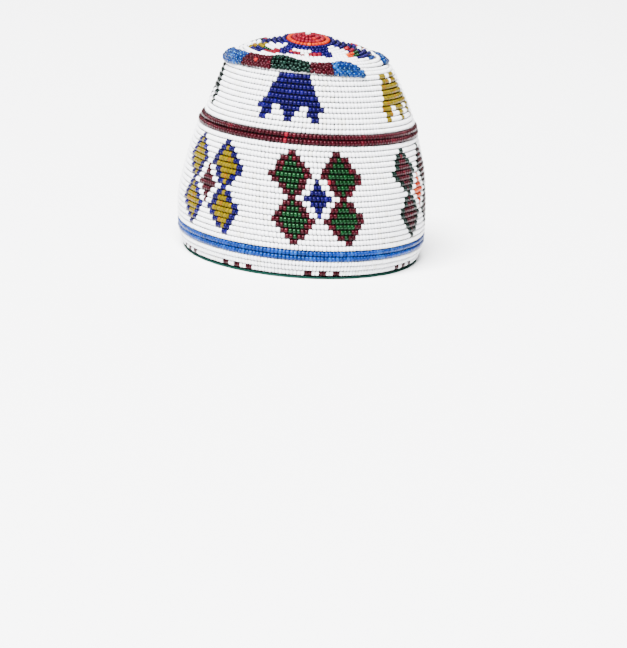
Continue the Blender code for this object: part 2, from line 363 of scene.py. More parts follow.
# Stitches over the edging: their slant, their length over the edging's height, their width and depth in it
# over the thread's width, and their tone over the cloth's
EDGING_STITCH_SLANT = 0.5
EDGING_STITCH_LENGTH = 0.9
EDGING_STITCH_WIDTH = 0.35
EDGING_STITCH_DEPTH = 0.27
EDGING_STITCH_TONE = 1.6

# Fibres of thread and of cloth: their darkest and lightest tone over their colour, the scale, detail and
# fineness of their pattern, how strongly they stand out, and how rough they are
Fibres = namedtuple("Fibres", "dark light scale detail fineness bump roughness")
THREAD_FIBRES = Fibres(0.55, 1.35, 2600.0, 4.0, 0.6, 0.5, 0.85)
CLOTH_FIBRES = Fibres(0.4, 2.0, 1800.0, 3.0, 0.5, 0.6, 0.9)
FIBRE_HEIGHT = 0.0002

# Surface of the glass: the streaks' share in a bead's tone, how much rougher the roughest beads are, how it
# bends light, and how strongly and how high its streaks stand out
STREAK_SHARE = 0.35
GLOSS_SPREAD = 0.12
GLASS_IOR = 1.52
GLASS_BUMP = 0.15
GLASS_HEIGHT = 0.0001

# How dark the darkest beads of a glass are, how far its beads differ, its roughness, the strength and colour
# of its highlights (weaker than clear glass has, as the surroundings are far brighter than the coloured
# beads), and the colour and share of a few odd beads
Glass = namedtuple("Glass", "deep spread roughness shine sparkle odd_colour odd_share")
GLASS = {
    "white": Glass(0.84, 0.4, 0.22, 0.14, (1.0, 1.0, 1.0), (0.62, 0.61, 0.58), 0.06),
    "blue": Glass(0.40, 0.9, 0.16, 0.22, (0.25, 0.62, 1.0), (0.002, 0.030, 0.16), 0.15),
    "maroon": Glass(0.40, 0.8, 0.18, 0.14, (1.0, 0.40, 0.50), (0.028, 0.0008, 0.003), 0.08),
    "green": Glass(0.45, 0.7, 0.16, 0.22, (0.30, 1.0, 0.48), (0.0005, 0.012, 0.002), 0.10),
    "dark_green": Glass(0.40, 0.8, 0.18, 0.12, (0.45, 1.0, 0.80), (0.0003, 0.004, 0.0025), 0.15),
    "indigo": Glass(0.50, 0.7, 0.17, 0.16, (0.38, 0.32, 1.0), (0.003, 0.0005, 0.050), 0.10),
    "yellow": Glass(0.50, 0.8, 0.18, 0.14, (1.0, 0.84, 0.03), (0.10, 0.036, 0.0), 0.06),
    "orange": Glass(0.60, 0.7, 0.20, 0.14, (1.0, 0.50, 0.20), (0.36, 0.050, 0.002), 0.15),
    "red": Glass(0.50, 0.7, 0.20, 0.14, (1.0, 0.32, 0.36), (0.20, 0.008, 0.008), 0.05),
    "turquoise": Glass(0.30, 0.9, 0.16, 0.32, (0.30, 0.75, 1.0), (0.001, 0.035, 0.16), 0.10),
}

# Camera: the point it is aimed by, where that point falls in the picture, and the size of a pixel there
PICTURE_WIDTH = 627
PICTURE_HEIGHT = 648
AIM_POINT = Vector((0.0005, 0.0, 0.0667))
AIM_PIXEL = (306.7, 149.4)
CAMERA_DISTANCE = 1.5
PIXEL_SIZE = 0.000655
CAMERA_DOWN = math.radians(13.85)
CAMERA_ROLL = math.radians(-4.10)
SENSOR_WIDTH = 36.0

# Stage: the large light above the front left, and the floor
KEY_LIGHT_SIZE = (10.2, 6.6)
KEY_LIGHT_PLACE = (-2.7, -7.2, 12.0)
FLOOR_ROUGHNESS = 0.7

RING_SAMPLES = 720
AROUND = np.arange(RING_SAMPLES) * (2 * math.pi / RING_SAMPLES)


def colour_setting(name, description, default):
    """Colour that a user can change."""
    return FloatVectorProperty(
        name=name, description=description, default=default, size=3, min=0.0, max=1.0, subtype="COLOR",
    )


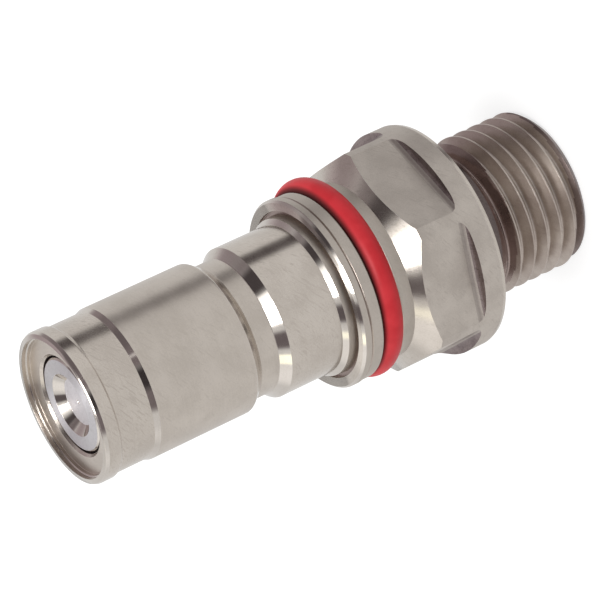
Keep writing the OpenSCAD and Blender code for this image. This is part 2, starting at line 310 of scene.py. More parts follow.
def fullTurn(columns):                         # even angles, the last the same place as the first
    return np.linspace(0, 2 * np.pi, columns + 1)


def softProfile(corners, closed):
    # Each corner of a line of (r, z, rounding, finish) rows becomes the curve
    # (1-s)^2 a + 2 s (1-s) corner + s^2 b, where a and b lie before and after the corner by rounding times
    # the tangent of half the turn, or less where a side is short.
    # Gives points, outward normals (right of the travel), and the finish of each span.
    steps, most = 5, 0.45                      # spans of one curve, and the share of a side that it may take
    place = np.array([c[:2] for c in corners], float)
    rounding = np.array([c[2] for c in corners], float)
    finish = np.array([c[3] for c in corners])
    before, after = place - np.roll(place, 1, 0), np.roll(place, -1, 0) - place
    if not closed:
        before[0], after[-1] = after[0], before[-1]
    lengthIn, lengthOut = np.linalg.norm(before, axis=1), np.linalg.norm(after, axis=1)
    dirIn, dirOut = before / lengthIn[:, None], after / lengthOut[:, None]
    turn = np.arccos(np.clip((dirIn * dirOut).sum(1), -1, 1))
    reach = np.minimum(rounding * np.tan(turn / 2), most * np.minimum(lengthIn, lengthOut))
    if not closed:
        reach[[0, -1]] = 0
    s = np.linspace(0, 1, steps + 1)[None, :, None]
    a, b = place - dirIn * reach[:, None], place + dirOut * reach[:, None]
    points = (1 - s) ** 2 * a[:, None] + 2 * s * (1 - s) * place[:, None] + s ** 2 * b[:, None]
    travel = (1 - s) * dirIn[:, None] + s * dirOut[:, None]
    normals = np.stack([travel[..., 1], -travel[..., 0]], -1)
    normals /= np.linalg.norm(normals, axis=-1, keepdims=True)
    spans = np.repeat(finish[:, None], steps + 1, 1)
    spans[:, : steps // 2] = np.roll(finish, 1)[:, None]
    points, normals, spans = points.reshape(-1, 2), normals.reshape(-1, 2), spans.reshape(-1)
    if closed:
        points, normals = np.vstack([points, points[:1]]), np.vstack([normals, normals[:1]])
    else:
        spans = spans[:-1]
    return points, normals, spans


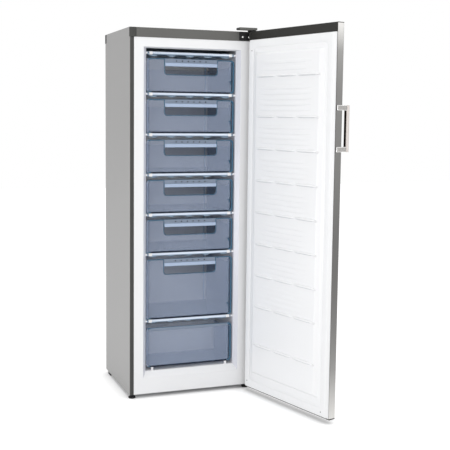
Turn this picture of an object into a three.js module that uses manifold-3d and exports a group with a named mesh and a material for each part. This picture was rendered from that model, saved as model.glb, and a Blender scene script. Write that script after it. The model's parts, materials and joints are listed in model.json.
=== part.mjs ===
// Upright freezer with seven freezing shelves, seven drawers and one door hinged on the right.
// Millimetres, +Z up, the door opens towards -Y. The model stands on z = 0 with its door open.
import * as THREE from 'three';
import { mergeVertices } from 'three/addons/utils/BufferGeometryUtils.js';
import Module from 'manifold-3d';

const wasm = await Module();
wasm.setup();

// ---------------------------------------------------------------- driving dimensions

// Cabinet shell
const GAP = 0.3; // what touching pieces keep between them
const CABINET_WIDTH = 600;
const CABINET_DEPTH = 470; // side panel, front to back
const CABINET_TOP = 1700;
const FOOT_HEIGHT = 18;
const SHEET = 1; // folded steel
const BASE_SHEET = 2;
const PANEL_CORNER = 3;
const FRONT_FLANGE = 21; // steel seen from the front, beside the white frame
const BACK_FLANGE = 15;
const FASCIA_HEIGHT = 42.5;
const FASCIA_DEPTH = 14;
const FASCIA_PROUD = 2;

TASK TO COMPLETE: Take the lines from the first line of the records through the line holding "EDGING_STITCH_TONE = 1.6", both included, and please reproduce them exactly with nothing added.

TASK RESPONSE:
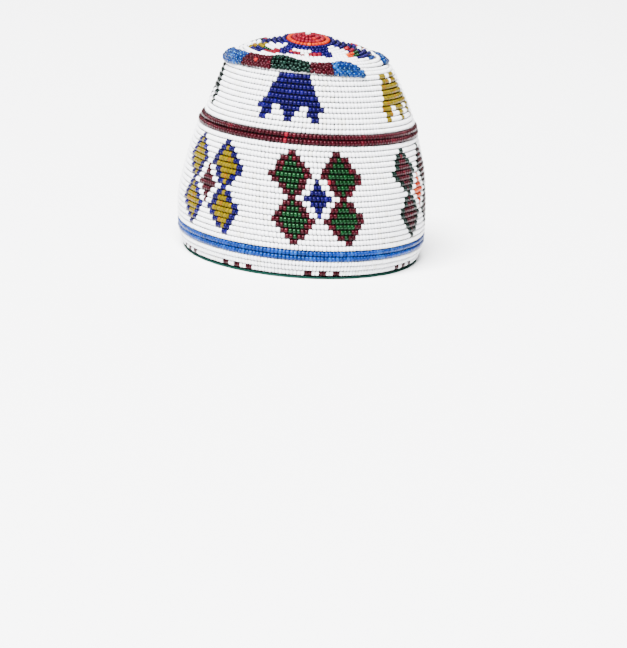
Continue the Blender code for this object: part 2, from line 363 of scene.py. More parts follow.
# Stitches over the edging: their slant, their length over the edging's height, their width and depth in it
# over the thread's width, and their tone over the cloth's
EDGING_STITCH_SLANT = 0.5
EDGING_STITCH_LENGTH = 0.9
EDGING_STITCH_WIDTH = 0.35
EDGING_STITCH_DEPTH = 0.27
EDGING_STITCH_TONE = 1.6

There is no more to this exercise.